In team-based CTFs, for example, the strongest players tend to share specific traits. Team captains who can empathetically assess their team’s strengths succeed by establishing planning, communicating, and aligning team strategy to individuals’ strengths. Just like the best cybersecurity leaders, the outstanding CTF players recognize that it’s not about having “rock star unicorns,” but instead finding the right individuals to tackle the right problems based on where they excel.

The second most important lesson I learned early in my CTF career was about time management. Sometimes, you make the trade-off of knocking out the easy challenges first to “get ahead” – but that may result in running out of time for harder challenges. Just like in the professional world, games show we have limited resources and time to accomplish tasks, and we must weigh value against the cost of time and what skills or tools are available. Learning how to strategically choose which challenges to solve and in what order – especially when solving all of them is impossible – directly parallels how we make strategic risk or incident triage decisions in the professional world.

Conclusion

Our training and development tactics must evolve to keep cybersecurity teams motivated and ready for new challenges. The synergies between games (including those unrelated to security) and working in cybersecurity are common, and with a significant IT skills shortage that will only get worse, according to IDC research, ensuring teams are staffed for cybersecurity is critical.
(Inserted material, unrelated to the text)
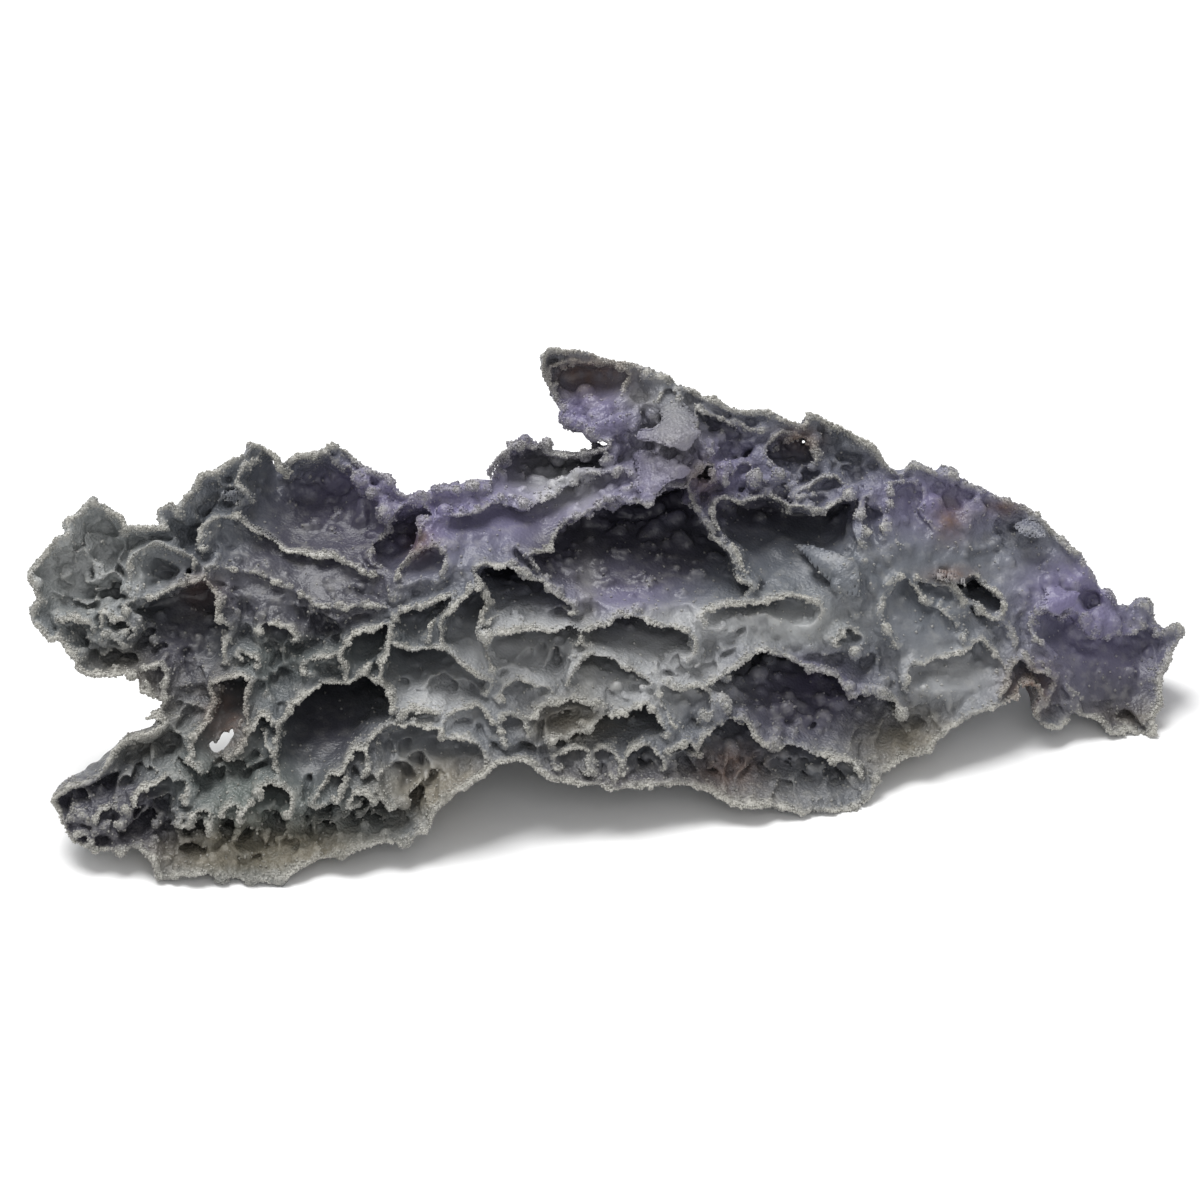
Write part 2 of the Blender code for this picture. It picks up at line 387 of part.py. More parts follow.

Those with experience in the planning and coordination required for leading or participating in table-top role-playing games or competitive e-sports may represent a curious, motivated, problem-solving pool of possible talent valuable to the industry.

Brushing up on “how to think” through gamified training and team activities is a core piece of this puzzle, all while reducing the burnout that often comes with drier workshops or training presentations. As employers and team leaders look to address the talent shortage and skills gap in cybersecurity, significant opportunities to improve team collaboration and skills lie in games.